December meanwhile saw EDP acquire a minority share (alongside Banco Espírito Santo de Investimento) in Babcock & Brown’s €178m portfolio of 11 Portuguese mini-hydro power plants, Pebble Hydro. Full ownership of which will revert to EDP upon competition approval.
2008 has already seen EDP acquire a further portfolio of French wind farms, across Normandy and the Rhônes-Alpes region, from EOLE76.
And, capitalising on international investor demand for renewables assets, it has sucessfully undertaken Portugal’s largest ever IPO with the partial flotation of EDP Renováveis valuing the company at €7.2bn.
The in-house role
When it comes to the use of law firms Alfaia de Carvalho is clear as to the role expected of both his own lawyers and those outside. “The in-house lawyers must help the external lawyers, but the external advisers must also know the company, how it is structured, and how it operates. They must understand the company culture and who the right people are to get the right answers – which of course can be facilitated by the in-house legal team.”
The in-house legal team can make the role of the external adviser much more focused, he believes. He is clear also that even though a relationship of trust may exist, it remains important for the in-house legal team to be involved in ongoing transactions.
“It is sometimes an inevitable issue that once the outside lawyers know the company structure and the right people, they have the temptation to avoid the legal department when dealing with issues. The legal department does not need to have direct control over every legal issue, but we do need to be aware of what the issues are, and of their status at any given moment,” he says.

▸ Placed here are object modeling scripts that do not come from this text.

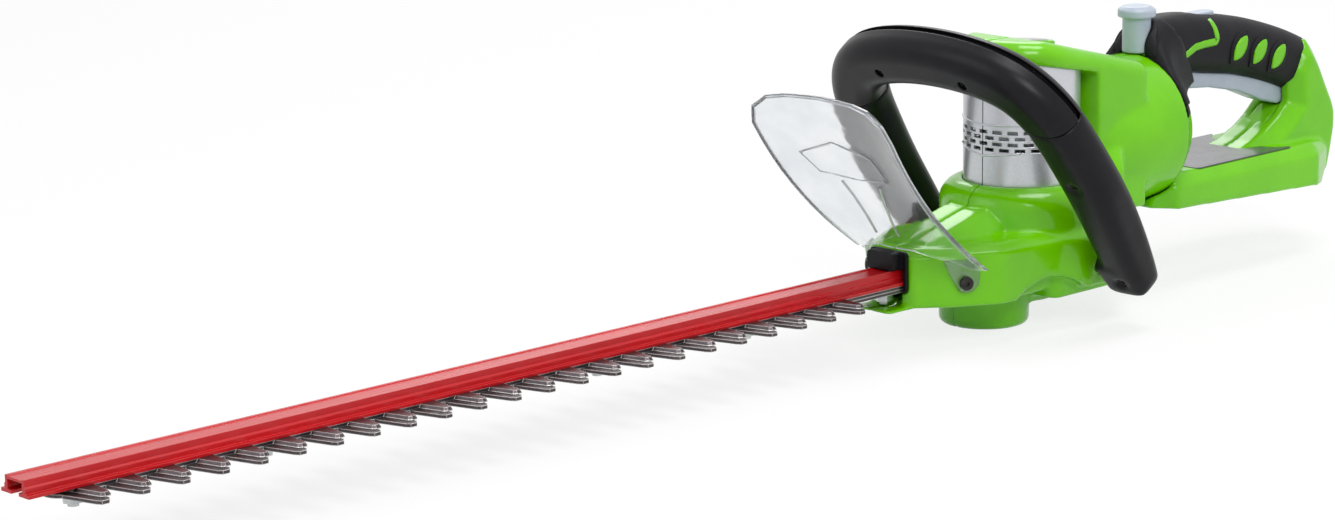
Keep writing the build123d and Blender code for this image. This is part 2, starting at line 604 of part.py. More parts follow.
with BuildPart() as motor_can:
    with BuildSketch(Plane.XY.offset(CASE_TOP_Z)):
        Circle(MOTOR_R)
    extrude(amount=MOTOR_LENGTH)
    with BuildSketch(Plane.XY.offset(motor_top_z)):
        Circle(MOTOR_R - MOTOR_CAN_WALL)
    extrude(amount=-(MOTOR_LENGTH - 5), mode=Mode.SUBTRACT)
    with BuildSketch(Plane.XY.offset(CASE_TOP_Z)):
        Circle(MOTOR_BEARING_R)
    extrude(amount=5, mode=Mode.SUBTRACT)
motor_can.part.label = "motor_can"
export_step(motor_can.part, "parts/motor_can.step")

with BuildPart() as motor_magnets:
    with BuildSketch(Plane.XY.offset(armature_z - 2)):
        Circle(MOTOR_R - MOTOR_CAN_WALL)
        Circle(MOTOR_R - MOTOR_CAN_WALL - MAGNET_THICKNESS, mode=Mode.SUBTRACT)
        Rectangle(3 * MOTOR_R, 14, mode=Mode.SUBTRACT)
    extrude(amount=ARMATURE_LENGTH + 4)
motor_magnets.part.label = "motor_magnets"
export_step(motor_magnets.part, "parts/motor_magnets.step")

with BuildPart() as motor_end_cap:
    with BuildSketch(Plane.XY.offset(motor_top_z)):
        Circle(MOTOR_R)
    extrude(amount=END_CAP_T)
    with BuildSketch(Plane.XY.offset(motor_top_z)):
        Circle(MOTOR_R - MOTOR_CAN_WALL)
        Circle(MOTOR_R - MOTOR_CAN_WALL - 3, mode=Mode.SUBTRACT)
    extrude(amount=-6)
    with BuildSketch(Plane.XY.offset(motor_top_z)):
        Circle(MOTOR_BEARING_R)
    extrude(amount=END_CAP_T, mode=Mode.SUBTRACT)
    with BuildSketch(Plane.XY.offset(motor_top_z)):             # brush boxes either side of the commutator
        with Locations((0, 12), (0, -12)):
            Rectangle(5, 9)
    extrude(amount=-(motor_top_z - commutator_z - 1))
motor_end_cap.part.label = "motor_end_cap"
export_step(motor_end_cap.part, "parts/motor_end_cap.step")

with BuildPart() as motor_bearings:
    for bearing_z, bearing_t in ((CASE_TOP_Z, 5.0), (motor_top_z, END_CAP_T)):
        with BuildSketch(Plane.XY.offset(bearing_z)):
            Circle(MOTOR_BEARING_R)
            Circle(ROTOR_SHAFT_R + RUN, mode=Mode.SUBTRACT)
        extrude(amount=bearing_t)
motor_bearings.part.label = "motor_bearings"
export_step(motor_bearings.part, "parts/motor_bearings.step")


# ================================================================ main housing
def both_sides(points):
    """Close a half outline over the centre line."""
    return points + [(x, -y) for x, y in reversed(points)]


def sloped_slab(profile, half_width, slope, taper, skin):
    """A side profile pushed out both ways from the middle, with sloping shoulders on each side."""
    with BuildPart(mode=Mode.PRIVATE) as slab:
        with BuildSketch(Plane.XZ) as outline:
            Polygon(*profile, align=None)
            if skin:
                offset(amount=-skin)
        extrude(amount=half_width - skin, both=True)
        for side in (1, -1):
            with BuildSketch(Plane.XZ.offset(side * (half_width - skin))):
                add(Plane.XZ.to_local_coords(outline.sketch.face()))
            extrude(amount=side * slope, taper=taper)
    return slab.part


def drum_form(skin):
    """The round shoulder that grows out of the deck about the motor."""
    with BuildPart(mode=Mode.PRIVATE) as drum:
        with BuildSketch(Plane.XZ):
            with BuildLine():
                r = DRUM_R - skin
                top_z = COVER_BOTTOM_Z + 2 - skin
                round_r = DRUM_ROUND - skin
                Line((0, DECK_BOTTOM_Z + 10), (r, DECK_BOTTOM_Z + 10))
                Line((r, DECK_BOTTOM_Z + 10), (r, top_z - round_r))
                RadiusArc((r, top_z - round_r), (r - round_r, top_z), -round_r)
                Line((r - round_r, top_z), (0, top_z))
                Line((0, top_z), (0, DECK_BOTTOM_Z + 10))
            make_face()
        revolve(axis=Axis.Z)
    return drum.part


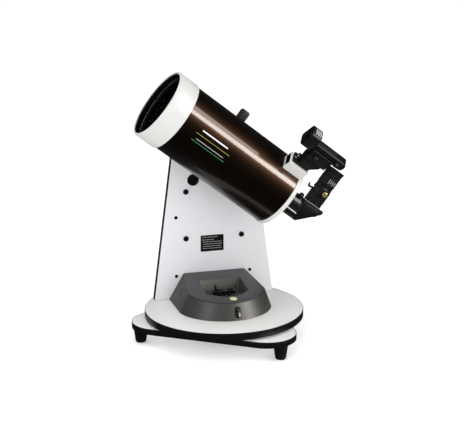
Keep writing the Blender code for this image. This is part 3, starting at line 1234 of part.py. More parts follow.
# ---------------------------------------------------------------- finder
def build_finder(leaning):
    base = BOSS_TOP + FIT
    foot_top = base + BRACKET_FOOT_HEIGHT
    top = base + BRACKET_TOP
    heel = CRADLE_END - BRACKET_HEEL
    riser = BRACKET_START + BRACKET_NOSE
    section = [
        (BRACKET_START, base), (BRACKET_END, base), (BRACKET_END, foot_top), (heel, top - BRACKET_HEEL),
        (heel, top), (CRADLE_START, top), (CRADLE_START, top - BRACKET_LIP),
        (riser, foot_top + BRACKET_LIP), (riser, foot_top), (BRACKET_START, foot_top),
    ]
    prism("finder_bracket", section, -BRACKET_HALF_WIDTH, BRACKET_HALF_WIDTH, plastic_black(), axis="Y",
          parent=leaning)

    plate_low = top + RUNNING
    plate_high = plate_low + CRADLE_THICKNESS
    cheek_in = SIGHT_BODY_HALF_WIDTH + 2 * RUNNING
    cheek_out = cheek_in + CRADLE_CHEEK
    cheek_top = plate_high + CRADLE_CHEEK_HEIGHT
    section = [
        (-cheek_out, plate_low), (cheek_out, plate_low), (cheek_out, cheek_top), (cheek_in, cheek_top),
        (cheek_in, plate_high), (-cheek_in, plate_high), (-cheek_in, cheek_top), (-cheek_out, cheek_top),
    ]
    prism("finder_cradle", section, CRADLE_START, CRADLE_END, plastic_black(), axis="X", parent=leaning)

    body_low = plate_high + SIGHT_BODY_LIFT
    body_high = body_low + SIGHT_BODY_HEIGHT
    bar = rounded(rectangle(SIGHT_BODY_START, SIGHT_BODY_END, body_low, body_high), 0.35 * SIGHT_BODY_HEIGHT,
                  SMALL_ARC_STEPS, skip=(0, 3))
    sight = prism("finder_body", bar, -SIGHT_BODY_HALF_WIDTH, SIGHT_BODY_HALF_WIDTH, plastic_black(),
                  axis="Y", parent=leaning)
    frame_low = body_low - SIGHT_FRAME_DROP
    frame_high = frame_low + SIGHT_FRAME_HEIGHT
    frame_back = SIGHT_FRAME_START + SIGHT_FRAME_DEPTH
    half = SIGHT_FRAME_HALF_WIDTH
    frame = rounded(rectangle(-half, half, frame_low, frame_high), SIGHT_FRAME_ROUNDING, SMALL_ARC_STEPS)
    join(sight, prism("finder_frame", frame, SIGHT_FRAME_START, frame_back, plastic_black(), axis="X",
                      parent=leaning))
    window_low = body_high - SIGHT_WINDOW_DIP
    window_high = frame_high - SIGHT_FRAME_WALL
    window_half = half - SIGHT_FRAME_WALL

    def window(inset):
        half, low, high = window_half - inset, window_low + inset, window_high - inset
        corners = rectangle(-half, half, low, high)
        return rounded(corners, SIGHT_WINDOW_ROUNDING - inset, SMALL_ARC_STEPS)

    cut(sight, prism("finder_opening", window(0), SIGHT_FRAME_START - OVERCUT, frame_back + OVERCUT, None,
                     axis="X", parent=leaning))
    pane_front = SIGHT_FRAME_START + SIGHT_WINDOW_SETBACK
    prism("finder_window", window(FIT), pane_front, pane_front + SIGHT_WINDOW_THICKNESS, glass(), axis="X",
          parent=leaning)

    def side_knob(name, radius, length, wall, location):
        """A knob on the near side of a wall; it turns about an axis along Y."""
        start = -wall - RUNNING
        turned(name, rod(start - length, start, radius), plastic_black(), axis="Y", sides=SMALL_ROUND,
               parent=leaning, location=location)

    side_knob("finder_tilt_knob", TILT_KNOB_RADIUS, SIGHT_KNOB_LENGTH, cheek_out,
              (CRADLE_START + TILT_KNOB_SETBACK, 0, plate_high + TILT_KNOB_HEIGHT))
    swivel_start = heel + RUNNING
    turned("finder_swivel_knob", rod(swivel_start, swivel_start + SIGHT_KNOB_LENGTH, SWIVEL_KNOB_RADIUS),
           plastic_black(), axis="X", sides=SMALL_ROUND, parent=leaning,
           location=(0, 0, top - SWIVEL_KNOB_RADIUS - FIT))
    side_knob("finder_dial", SIGHT_DIAL_RADIUS, SIGHT_DIAL_LENGTH, SIGHT_BODY_HALF_WIDTH,
              (SIGHT_BODY_END - SIGHT_DIAL_SETBACK, 0, (body_low + body_high) / 2))


# ---------------------------------------------------------------- whole model
def clear_scene():
    for old in list(bpy.data.objects):
        bpy.data.objects.remove(old, do_unlink=True)


def main():
    clear_scene()
    root = empty("base", (0, 0, 0))
    turntable = empty("azimuth_axis", (0, 0, 0), parent=root)
    build_base(root)
    build_azimuth_pivot(root)
    build_turntable(turntable)
    build_housing(turntable)
    build_azimuth_drive(turntable)
    build_side_panel(turntable)
    build_altitude_drive(turntable)

    altitude = empty("altitude_axis", (0, 0, ALTITUDE_Z), (0, ALTITUDE_ANGLE, 0), turntable)
    build_altitude(altitude)
    build_saddle(altitude)
    build_dovetail_bar(altitude)
    optics = empty("optical_axis", (-ALTITUDE_STATION, TUBE_Y, 0), parent=altitude)
    build_tube(optics)
    build_optics(optics)
    holder_axis = build_diagonal(optics)
    build_eyepiece(holder_axis)
    build_finder(bpy.data.objects["finder_direction"])


main()
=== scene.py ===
"""Looks of the catadioptric telescope and its motorised tabletop mount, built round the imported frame.

Metres, +Z up.  Pieces of the tube are drawn in the frame of the optical axis: X runs back along the
tube from the front rim, Y towards the side panel and Z up out of the tube.
"""
from math import acos, atan, atan2, cos, pi, radians, sin, sqrt, tan

import bmesh
import bpy
from mathutils import Matrix, Vector


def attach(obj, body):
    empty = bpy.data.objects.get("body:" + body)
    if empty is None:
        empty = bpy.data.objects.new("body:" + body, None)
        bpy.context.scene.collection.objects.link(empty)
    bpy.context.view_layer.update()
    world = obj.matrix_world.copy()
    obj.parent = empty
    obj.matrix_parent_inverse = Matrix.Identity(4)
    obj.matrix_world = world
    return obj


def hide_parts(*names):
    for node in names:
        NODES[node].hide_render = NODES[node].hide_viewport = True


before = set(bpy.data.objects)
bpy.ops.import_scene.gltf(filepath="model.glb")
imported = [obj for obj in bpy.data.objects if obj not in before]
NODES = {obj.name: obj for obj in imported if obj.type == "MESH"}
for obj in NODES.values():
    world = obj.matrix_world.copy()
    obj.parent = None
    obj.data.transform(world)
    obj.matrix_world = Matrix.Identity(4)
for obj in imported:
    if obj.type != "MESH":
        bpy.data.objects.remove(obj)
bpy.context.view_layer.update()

# ---------------------------------------------------------------- sizes repeated from the CAD
FIT = .0003
RUNNING = .0005
BOARD_BOTTOM = .0063
BOARD_TOP = .0183
TURNTABLE_BOTTOM = .0233
TURNTABLE_TOP = .0383
TURNTABLE_RADIUS = .16
EDGE_BAND = .001
PANEL_FRONT = .0764
PANEL_BACK = .0934
ALTITUDE_Z = .3588
ALTITUDE_ANGLE = radians(38)
ALTITUDE_STATION = .1713
TUBE_Y = -.024
TUBE_RADIUS = .07
RING_RADIUS = .0725
TUBE_END = .311
REAR_CELL_BACK = .314
VISUAL_BACK_END = .3503
COLLAR_BACK = .3536
EYEPIECE_STATION = .3793
HOLDER_RADIUS = .0189
HOLDER_BOTTOM = .0198
HOLDER_TOP = .0558
BORE_RADIUS = .016275
BARREL_RADIUS = .015875
BOSS_TOP = .0908
BARREL_BORE = .014375
EYEPIECE_RADIUS = .0183
LENS_SEAT = .0663
FLOOR_LEVEL = -.024
FEET_FROM = radians(54.8)
THIRD = 2 * pi / 3
UPRIGHT = pi / 2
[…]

A reduction in communication between the external and internal legal teams brings with it the potential for the in-house legal department to lose track of what is being done, suggests Alfaia de Carvalho. “You can build processes, and build teams, but it needs both sides to agree to adhere to the rules of engagement and to avoid a lack of awareness.”
Alfaia de Carvalho is nonetheless clear about the benefits and flexibility of thinking that external law firms can bring to companies’ operations.
“At EDP, legal departments are expected to operate like a virtual law firm within the company, which of course has a tremendous variety of needs. But it is not viable to assume that in-house lawyers are able to cover all of the services required of every aspect of the business,” he says.
“External law firms bring with them not only specific knowledge and expertise but also an attitude and agility that I believe is very useful.”
When Alfaia de Carvalho first joined EDP the prevailing attitude among the company’s lawyers was that they must first learn the law and then apply it to the company’s business issues. Now, he says, the opposite is true.
“I have learnt that we need to be much more forward-thinking on the business side, and much less dogmatic on the legal side. We must approach the law as a tool to solve issues, rather than to raise issues.”